In line with the case law, the board in T 760/08 began by observing that grounds for appeal could be also deemed sufficient where new facts had been submitted which deprived the decision of its legal basis (T 252/95), particularly through the filing of new sets of claims (T 934/02). Appellants had two options when it came to submitting their statement of grounds: they could attack the opposition division's decision as flawed, so that, provided they made a convincing case with respect to all reasons underlying the decision and the board accepted that case, it would be able and obliged to set the decision aside on all counts.

Alternatively, they could file amended claims which they considered apt to remedy the deficiencies identified by the opposition division in the decision.

In the latter case, however, it was not enough merely to file a new set of claims without comment. Rather, appellants had to set out why and to what extent the amended set of claims was a response to the factual and legal assessment on which the opposition division had based its decision (T 220/83, OJ 1986, 249; and T 145/88). What mattered in this connection was not the length of the statement of grounds but its substance: "The requirement of Art. 108 EPC is for a statement which sets out the substance of the Appellant's case; that is, the reasons why the appeal should be allowed and the decision under appeal should be set aside. … a well-drafted statement of grounds of appeal should contain reasoning that is full but concise. And, in general, it is obvious that the less reasoning that a Statement contains, the greater will be the risk that the appeal will be rejected as inadmissible for non-compliance with Art. 108 EPC." (J 22/86, OJ 1987, 280). In T 933/09 the board considered that the mere filing of amended claims did not exonerate the appellant from the task of expressly specifying in the statement of grounds of appeal the relevance of the amendments for overcoming the objections on which the decision under appeal was based. The appeal was rejected as inadmissible.

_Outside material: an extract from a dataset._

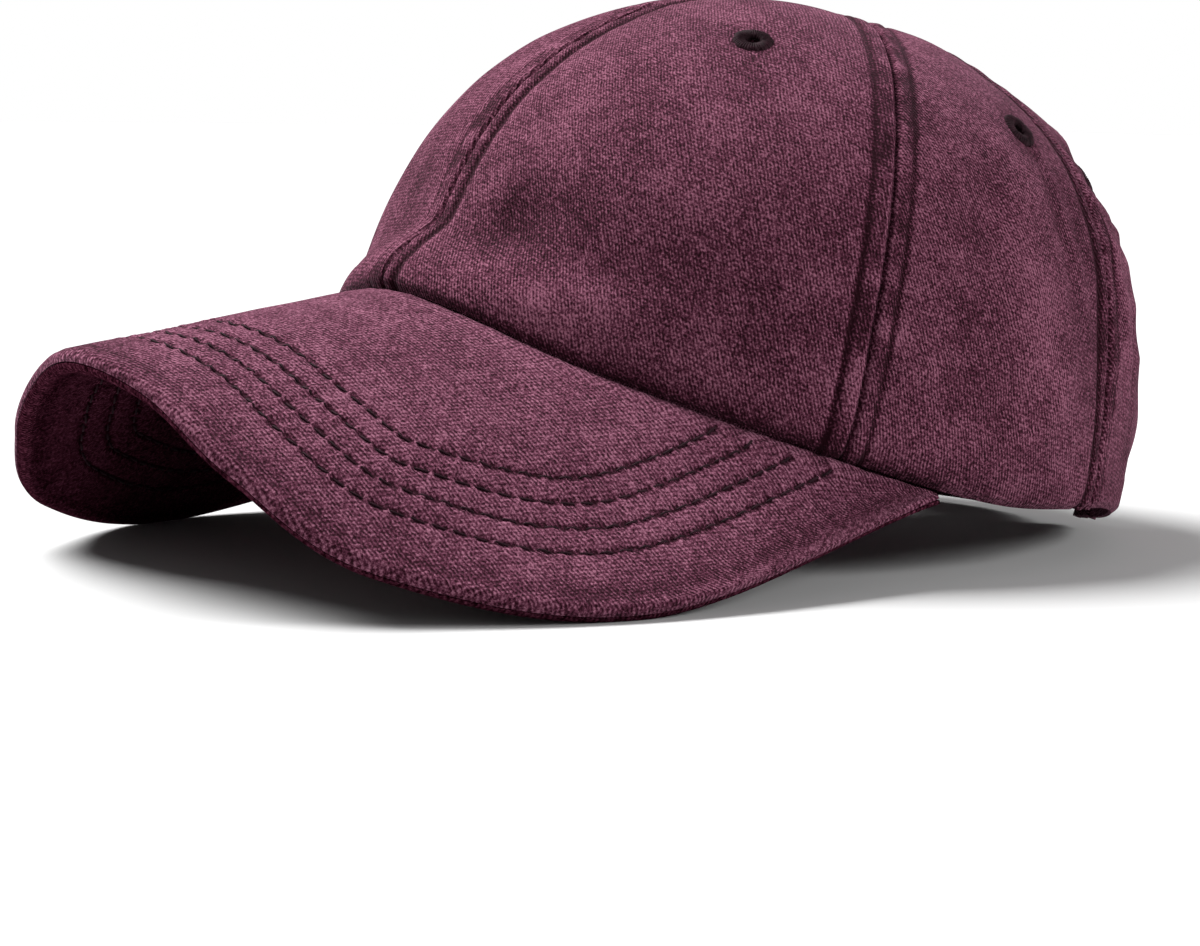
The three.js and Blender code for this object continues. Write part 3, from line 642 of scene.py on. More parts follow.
def antique(name, colours):
    n = Nodes(name)
    place = n.add("ShaderNodeTexCoord").outputs["Object"]
    stain = n.noise(place, 420.0, 4.0, 0.65)
    scratch = n.noise(place, 2400.0, 3.0, 0.7)
    value = n.math("ADD", n.weighted((stain, 1.2), (scratch, 0.6)), 0.5)
    colour = n.ramp(value, *zip((0.15, 0.5, 0.9), colours))
    rough = n.math("ADD", n.weighted((stain, 0.4), (scratch, 0.2)), 0.4)
    pits = n.bump(n.weighted((stain, 1.0), (scratch, 0.5)), 0.25, 0.0001)
    return n.finish(colour, pits, rough, Metallic=1.0)


# Dark, middle and light of each material
PLUM = [(0.013, 0.0018, 0.0044), (0.07, 0.0165, 0.033), (0.225, 0.084, 0.128)]
PEAK_PLUM = [(0.016, 0.0024, 0.0056), (0.084, 0.021, 0.041), (0.25, 0.1, 0.148)]
# The under peak's plum is darker than the top's: painted shade that stands for the shade beneath the peak
SHADED_UNDER_PLUM = [(0.005, 0.0007, 0.0016), (0.034, 0.0066, 0.0135), (0.1, 0.026, 0.046)]
FACING_PLUM = [(0.006, 0.001, 0.0022), (0.042, 0.0095, 0.019), (0.165, 0.062, 0.092)]
THREAD_PLUM = [(0.005, 0.001, 0.0022), (0.026, 0.0066, 0.0125)]
OLD_BRASS = [(0.012, 0.009, 0.005), (0.072, 0.053, 0.027), (0.23, 0.175, 0.09)]

plum = twill("washed_plum_twill", PLUM)
plum_slant = twill("washed_plum_twill_peak", PEAK_PLUM, rib_turn=23)
# Twill under the peak, darkened as painted shade
plum_under_painted_shade = twill("plum_twill_under_peak_painted_shade", SHADED_UNDER_PLUM, rib_turn=25, contrast=0.7, sheen=0.0, shine=0.0)
plum_facing = twill("washed_plum_twill_facing", FACING_PLUM, rib_turn=60)
plum_thread = thread("dark_plum_thread", THREAD_PLUM)
brass = antique("antique_brass_metal", OLD_BRASS)


# Stitches

# Along a stitch, from end to end: place, thickness and lift, as shares of its half length and radius
STITCH_ROWS = np.array([
    (-1, 0.35, -0.9),
    (-0.72, 0.85, 0.1),
    (0, 1, 0.55),
    (0.72, 0.85, 0.1),
    (1, 0.35, -0.9),
])
STITCH_SIDES = 6


def stitch_run(path, normals, pitch=STITCH_PITCH, length=STITCH_LENGTH, start=0.0):
    """Short lengths of thread along a path: points and faces of all of them."""
    steps = np.linalg.norm(np.diff(path, axis=0), axis=1)
    reach = np.concatenate([[0], np.cumsum(steps)])
    count = int((reach[-1] - start) // pitch)
    if count < 1:
        return np.zeros((0, 3)), []
    stations, thick, lift = STITCH_ROWS.T
    at = (start + pitch * (np.arange(count) + 0.5))[:, None] + stations * length / 2
    centre = np.stack([np.interp(at, reach, path[:, k]) for k in range(3)], -1)
    up = unit(np.stack([np.interp(at, reach, normals[:, k]) for k in range(3)], -1))
    ahead = unit(np.gradient(centre, axis=1))
    aside = unit(np.cross(ahead, up))
    centre = centre + up * (STITCH_RADIUS * lift)[:, None]
    turn = np.arange(STITCH_SIDES) / STITCH_SIDES * 2 * np.pi
    ring = np.cos(turn)[:, None] * aside[:, :, None] * 1.15 + np.sin(turn)[:, None] * up[:, :, None] * 0.85
    points = centre[:, :, None] + ring * (STITCH_RADIUS * thick)[:, None, None]
    rings = len(stations)
    size = rings * STITCH_SIDES
    base = np.arange(count)[:, None] * size
    walls = (tube_faces(rings, STITCH_SIDES)[None] + base[..., None]).reshape(-1, 4)
    low = np.arange(STITCH_SIDES)[::-1] + base
    high = np.arange(size - STITCH_SIDES, size) + base
    return points.reshape(-1, 3), [*walls.tolist(), *low.tolist(), *high.tolist()]


def crown_stitches(azimuth, rise, depth, **settings):
    return stitch_run(crown_face(azimuth, rise, depth), crown_normal(azimuth, rise), **settings)


def back_stitches(across, height, depth):
    azimuth = back_azimuth(across, height)
    return crown_stitches(azimuth, rise_of(azimuth, height), depth,
                          pitch=SMALL_STITCH_PITCH, length=SMALL_STITCH_LENGTH)


def stitch_piece(name, runs):
    points, faces, base = [], [], 0
    for run_points, run_faces in runs:
        points.append(run_points)
        faces += [[index + base for index in face] for face in run_faces]
        base += len(run_points)
    mesh_piece(name, np.concatenate(points), faces, plum_thread, sharp=80)


# Crown panels

SIDE_WORDS = {1: "left", -1: "right"}
PANEL_STEP = 1.25
PANEL_ROWS = 132
HEM_LEVELS = [0.0025, 0.0125, 0.02]
SEAM_STEPS = 700
PANEL_OVERLAP = 0.03


def stitch_distance(radius, span, widest=SEAM_STITCH):
    """How far the seam's stitching lies from the seam, which closes in towards the top."""
    return np.minimum(widest, 0.43 * radius * span)


def seam_detail(away, s, offset, seed):
    """Relief and tone beside a seam: a valley, a raised allowance, a stitched groove and puckers. The tone
    paints shade into the valley and the groove, highlight just beside them, and shade and highlight that
    follow the puckers; the allowance is a little darker.
    """
    ridge = smoothstep(0.2, 1.3, away) * (1 - smoothstep(offset - 0.1, offset + 1.2, away))
    along = np.stack([s, 0.35 * away, 0 * s + 9.1 * seed], -1)
    pucker = 0.7 * noise(along, 4.4, 31) + 0.5 * noise(along, 2.3, 32)
    outside = smoothstep(offset + 0.2, offset + 1.5, away) * bell(away - offset, 4.0)
    middle = bell(away - offset / 2, offset * 0.4)
    valley, valley_tone = lines(away, SEAM_LINES)
    groove, groove_tone = lines(away - offset, SEWN_LINES)
    relief = valley + groove + 0.5 * ridge + 0.45 * pucker * (middle + 0.5 * outside)
    # Painted shade in the valley and the groove, painted highlight beside them, and painted shade and
    # highlight following the puckers
    tone = valley_tone + groove_tone - 0.22 * ridge + pucker * (0.8 * middle + 0.3 * outside)
    return relief, tone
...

T 2453/09 also confirmed that it is established case law (see e.g. T 760/08) that an appeal can be based on new amended claims in so far as the amendments are intended to address the grounds of the impugned decision. See also T 1538/09. However, the mere fact of filing amended claims with the statement of grounds of appeal is not sufficient if it does not overcome the reasons for the refusal in the case at issue.

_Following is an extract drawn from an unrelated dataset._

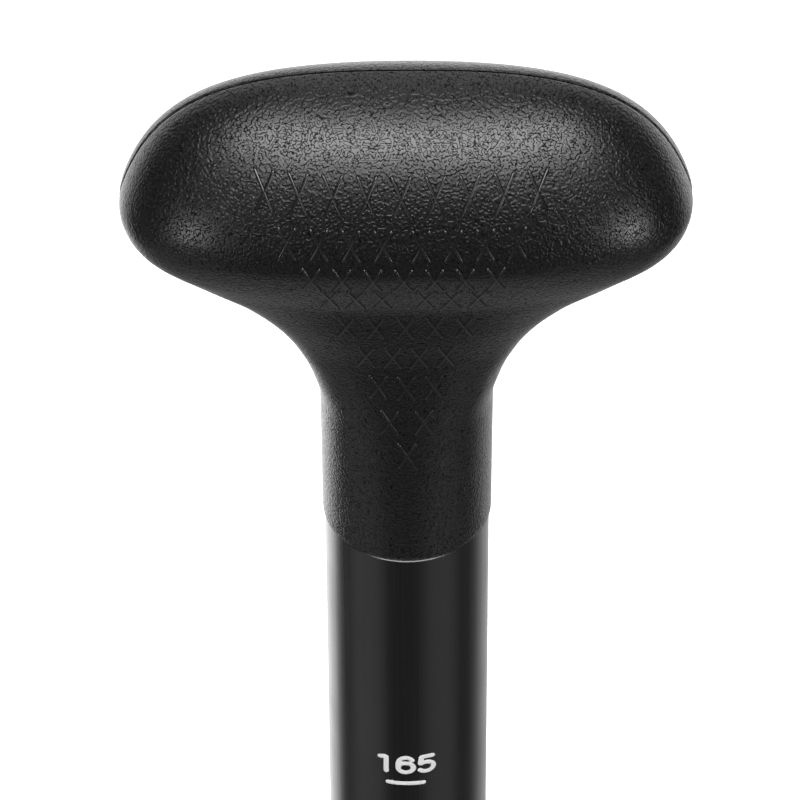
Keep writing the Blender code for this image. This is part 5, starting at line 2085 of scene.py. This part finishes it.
@dataclass
class Studio:
    """Camera, floor and light."""

    focal_pixels: float = 5700.0
    picture: float = 800.0
    look_down: float = 44.0
    roll: float = -0.277
    distance: float = 0.905
    target: tuple[float, float, float] = (0.0, 0.0, RIM_Z - 0.001)
    target_pixel: Point = (407.07, 505.6)
    sensor: float = 36.0
    far: float = 60.0
    floor_z: float = -2.0810
    floor_half: float = 30.0
    floor_glow: float = 0.75
    ambient: float = 0.08
    softboxes: Sequence[Softbox] = (
        Softbox(2.0, 48.9, 46.0, 8.6, 8.0, 9.7),
        Softbox(-43.5, -4.5, 5.0, 4.0, 7.0, 13.0),
        Softbox(49.0, -6.5, 4.5, 4.0, 7.0, 22.0),
        Softbox(180.0, 12.0, 58.0, 70.0, 22.0, 0.90),
        Softbox(-156.0, -42.0, 36.0, 8.0, 8.0, 1.50),
        Softbox(0.0, 90.0, 180.0, 20.0, 12.0, 0.32),
        Softbox(0.0, -80.0, 180.0, 9.0, 10.0, 0.45),
        Softbox(-60.0, -44.0, 26.0, 14.0, 12.0, 0.28),
        Softbox(48.0, -44.0, 24.0, 14.0, 12.0, 0.24),
        Softbox(180.0, -6.0, 45.0, 18.0, 18.0, 1.20))

    def camera(self) -> None:
        """The long-lens camera that looks down at the grip."""
        down = math.radians(self.look_down)
        roll = math.radians(self.roll)
        ahead = Vector((0.0, math.cos(down), -math.sin(down)))
        level_up = Vector((0.0, math.sin(down), math.cos(down)))
        level_right = Vector((1.0, 0.0, 0.0))
        right = math.cos(roll) * level_right + math.sin(roll) * level_up
        up = -math.sin(roll) * level_right + math.cos(roll) * level_up
        per_pixel = self.distance / self.focal_pixels
        middle = self.picture / 2
        place = Vector(self.target) - ((self.target_pixel[0] - middle) * per_pixel * right
                                       - (self.target_pixel[1] - middle) * per_pixel * up
                                       + self.distance * ahead)
        data = bpy.data.cameras.new("camera")
        data.sensor_width = self.sensor
        data.lens = self.focal_pixels * self.sensor / self.picture
        data.clip_end = self.far
        item = linked("camera", data)
        item.matrix_world = (Matrix.Translation(place)
                             @ Matrix((right, up, -ahead)).transposed().to_4x4())
        bpy.context.scene.camera = item

    def floor(self) -> None:
        """A plain pale floor, below the blade's tip when the telescope is fully out."""
        half = self.floor_half
        bm = bmesh.new()
        corners = [(-half, -half), (half, -half), (half, half), (-half, half)]
        bm.faces.new([bm.verts.new((x, y, self.floor_z)) for x, y in corners])
        recipe = Recipe("pale floor")
        recipe.tint(recipe.noise(0.4), (0.88, 0.88, 0.88), (0.90, 0.90, 0.90))
        recipe.surface({"Roughness": 0.9, "Emission Color": (1.0, 1.0, 1.0, 1.0),
                        "Emission Strength": self.floor_glow})
        mesh = bpy.data.meshes.new("floor")
        bm.to_mesh(mesh)
        bm.free()
        mesh.materials.append(recipe.material)
        item = linked("floor", mesh)
        item.visible_glossy = False
        item.visible_diffuse = False
        item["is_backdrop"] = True

    def light(self) -> None:
        """Soft light from all round, stronger where the softboxes stand."""
        world = bpy.data.worlds.new("studio")
        bpy.context.scene.world = world
        world.use_nodes = True
        sky = NodeTree(world.node_tree)
        sky.tree.nodes.clear()

        def window(distance: NodeSocket, half: float, soft: float) -> object:
            """1 within half of the middle, falling softly to 0."""
            return sky.spread(sky.maths("ABSOLUTE", distance), half + soft, half - soft)

        place = sky.add("ShaderNodeTexCoord").outputs["Generated"]
        x, y, z = sky.add("ShaderNodeSeparateXYZ", {0: place}).outputs
        azimuth = sky.maths("DEGREES", sky.maths("ARCTAN2", x, sky.maths("MULTIPLY", y, -1.0)))
        elevation = sky.maths("DEGREES", sky.maths("ARCSINE", z))
        total: object = self.ambient
        for box in self.softboxes:
            patch = window(sky.maths("SUBTRACT", elevation, box.elevation), box.half_high, box.soft)
            if box.half_wide < 180.0:
                turned_away = sky.maths("WRAP", sky.maths("SUBTRACT", azimuth, box.azimuth),
                                        180.0, -180.0)
                patch = sky.maths("MULTIPLY", window(turned_away, box.half_wide, box.soft), patch)
            total = sky.maths("ADD", total, sky.maths("MULTIPLY", patch, box.strength))
        white = (1.0, 1.0, 1.0, 1.0)
        surround = sky.add("ShaderNodeBackground", {"Color": white, "Strength": total})
        backdrop = sky.add("ShaderNodeBackground", {"Color": white, "Strength": 1.0})
        seen = sky.add("ShaderNodeLightPath").outputs["Is Camera Ray"]
        mix = sky.add("ShaderNodeMixShader", {0: seen, 1: surround.outputs[0],
                                              2: backdrop.outputs[0]})
        sky.add("ShaderNodeOutputWorld", {"Surface": mix.outputs[0]})

    def build(self) -> None:
        """Set up the studio."""
        self.camera()
        self.floor()
        self.light()
        bpy.context.scene.view_settings.view_transform = "Standard"


def corners() -> list[list[float]]:
    """The whole object's box as plain lists of numbers."""
    return [[float(value) for value in corner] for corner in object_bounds()]


def main() -> None:
    """Build the sub-assemblies in order."""
    logging.basicConfig(level=logging.INFO, format="%(message)s", stream=sys.stdout)
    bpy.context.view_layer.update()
    rigs = Rigs()
    Studio().build()
    PalmGrip(rigs).build()
    UpperTube(rigs).build()
    Clamp(rigs).build()
    Blade(Shaft(rigs)).build()
    clear_cutters()


if __name__ == "__main__":
    main()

The appellant in T 1707/07 did not address the reasons given in the decision under appeal and it was thus not clear to the board why the decision under appeal was alleged to be incorrect. The appeal was rejected as inadmissible. See also T 502/02 and T 132/03.

In T 23/03 the factual basis of the contested decision remained unchanged and the amendments made to the claims filed with the statement of grounds of appeal did not add anything which implicitly could clarify as to why the appellant might be of the opinion that the contested decision no longer applied to the new dependent claims. The appeal was therefore inadmissible.

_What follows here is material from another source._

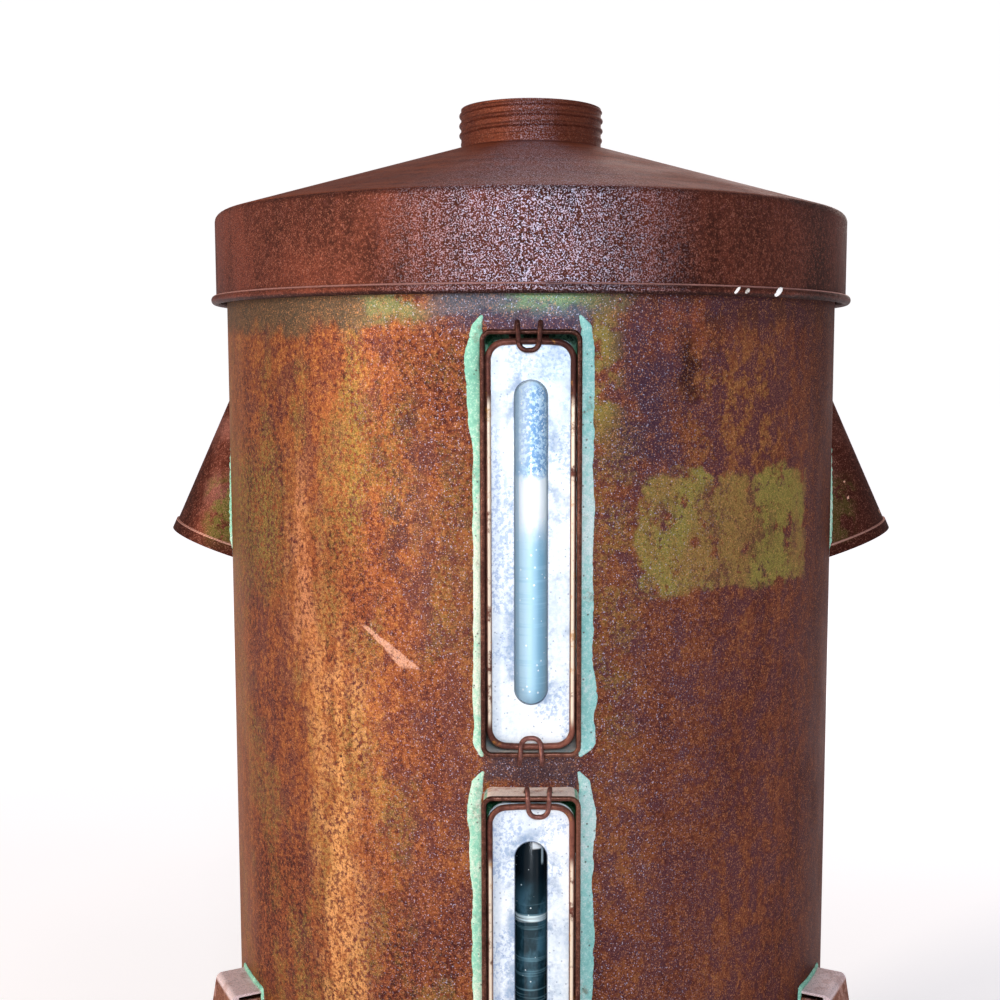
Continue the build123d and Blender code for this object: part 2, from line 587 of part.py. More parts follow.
def make_parts():
    parts["tank_shell"] = make_shell()
    parts["tank_rim_wire"] = Pos(0, 0, BEAD_Z) * Torus(BEAD_CENTRE_R, EDGE_WIRE_R)
    parts["base_pan"] = make_base_pan()
    parts["lid_shell"] = make_lid_shell()
    parts["lid_rim_wire"] = Pos(0, 0, LID_RIM_Z) * Torus(LID_ROLL_CENTRE_R, EDGE_WIRE_R)
    parts["lid_neck"] = make_lid_neck()
    for name, mid in WINDOW_MIDS.items():
        parts[name + "_window_tray"] = cut_tray_holes(make_tray(mid), name, mid)
        parts[name + "_rim_wire"] = make_rim_wire(mid)
        parts[name + "_cover_plate"] = make_cover_plate(mid)
        parts[name + "_plate_rests"] = make_plate_rests(mid)
        parts[name + "_wire_frame"] = make_wire_frame(mid)
        parts[name + "_top_clip"] = make_clip(name, "top", mid)
        parts[name + "_bottom_clip"] = make_clip(name, "bottom", mid)
        parts[name + "_gauge_tube"] = make_gauge_tube(mid)
        parts[name + "_top_socket"] = make_socket(mid, 1)
        parts[name + "_bottom_socket"] = make_socket(mid, -1)
        parts[name + "_tube_sleeves"] = make_sleeves(mid)
        parts[name + "_stub_washers"] = make_stub_washers(mid)
        parts[name + "_stub_nuts"] = make_stub_nuts(mid)
    for side in ("left", "right"):
        parts[side + "_hood"] = make_hood(side)
    for name, azimuth in LEG_AZIMUTHS.items():
        parts[name + "_leg"] = make_leg(azimuth)
        parts[name + "_foot_plate"] = make_foot(azimuth)
    parts["tap_body"] = make_tap_body()
    parts["tap_plug"] = make_tap_plug()
    parts["tap_lever"] = make_tap_lever()
    parts["tap_lever_screw"] = make_tap_screw()
    parts["tap_plug_washer"] = make_plug_washer()
    parts["tap_plug_nut"] = make_plug_nut()
    parts["tap_washer"] = make_tap_washer()
    parts["tap_inner_washer"] = make_tap_inner_washer()
    parts["tap_nut"] = make_tap_nut()


def write_parts():
    os.makedirs("parts", exist_ok=True)
    for node, shape in parts.items():
        solid = Compound(children=shape) if isinstance(shape, list) else shape
        export_step(solid, "parts/" + node + ".step")


make_parts()
write_parts()
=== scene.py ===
import math

import bmesh
import bpy
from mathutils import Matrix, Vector, noise


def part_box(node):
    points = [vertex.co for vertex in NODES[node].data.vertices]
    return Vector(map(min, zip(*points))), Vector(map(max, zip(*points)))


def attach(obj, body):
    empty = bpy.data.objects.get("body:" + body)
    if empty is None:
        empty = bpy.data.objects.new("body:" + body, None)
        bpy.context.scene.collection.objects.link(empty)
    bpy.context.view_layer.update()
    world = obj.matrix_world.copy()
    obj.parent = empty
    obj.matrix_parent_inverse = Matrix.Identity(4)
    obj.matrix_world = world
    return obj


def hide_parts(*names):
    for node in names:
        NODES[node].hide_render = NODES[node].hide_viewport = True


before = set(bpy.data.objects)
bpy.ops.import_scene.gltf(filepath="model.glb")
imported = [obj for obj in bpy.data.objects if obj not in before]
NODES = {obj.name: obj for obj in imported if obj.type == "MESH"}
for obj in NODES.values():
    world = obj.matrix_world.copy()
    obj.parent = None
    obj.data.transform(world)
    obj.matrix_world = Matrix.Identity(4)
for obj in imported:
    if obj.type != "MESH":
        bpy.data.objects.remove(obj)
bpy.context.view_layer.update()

# ---- Sizes worked out from the frame, in metres ----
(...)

In T 295/04, the statement of grounds contained only a general reference to pleadings submitted during the proceedings at first instance and a set of new claims. Since such a general reference could not be regarded as setting out why the department of first instance's decision should be amended, the appeal was dismissed as inadmissible.

In T 257/03, since all the board could gather from the statement of grounds was that the appellant sought the reopening of the entire opposition proceedings, but not why it considered that the opposition division's decision should be amended, it dismissed the appeal as inadmissible.

In T 1276/05 the patent proprietor/appellant reverted back to a form of claim which had been effectively withdrawn during the opposition proceedings, i.e. the patent as granted, without explaining why the contested decision was wrong. The board noted that the lack of a need for explanation was based on the specific situation of the case before it, wherein - unusually - the offered amendments self-evidently overcame the grounds for the decision and the appeal was thus admissible.

In T 2532/11 the question also arose whether newly filed requests could be seen as implicit grounds of appeal. A statement of grounds of appeal supported by amended claims may define, at least implicitly, the extent to which the appellant wishes the decision under appeal to be set aside. Many decisions have adopted a lenient position and deemed appeals admissible if the competent board was able to infer from the particulars of the case the presumed intentions of the appellant and the probable reasons underlying its actions (T 729/90, T 563/91, T 574/91, T 162/97). Appeals have also been held admissible where there was a change in the subject of the proceedings due to the filing of new claims together with the statement of grounds and the latter set out in detail why the raised grounds for opposition did not prejudice the maintenance of the patent as amended on the basis of these new claims (T 717/01, T 934/02 referring to J xx/87 (=J 902/87), OJ 1988, 323 and T 105/87). According to the board, the purpose of the statement of grounds, together with the notice of appeal is to define the scope of the appeal. This definition lies within the discretion of the appellants as a part of the principle of free disposition. Without prejudice to the provisions of Art. 114 EPC, which are of limited application in opposition proceedings, the board of appeal has the duty to assess whether the appeal is well-founded within the frame of the case as presented by the appellants but it cannot guess what the arguments are, let alone, provide arguments in lieu of the appellants. Conversely, the principle of free disposition does not extend such that it should allow the appellants to build a new case, so as to render the decision under appeal purposeless. A direct link must be maintained between the decision under appeal and the statement of grounds of appeal.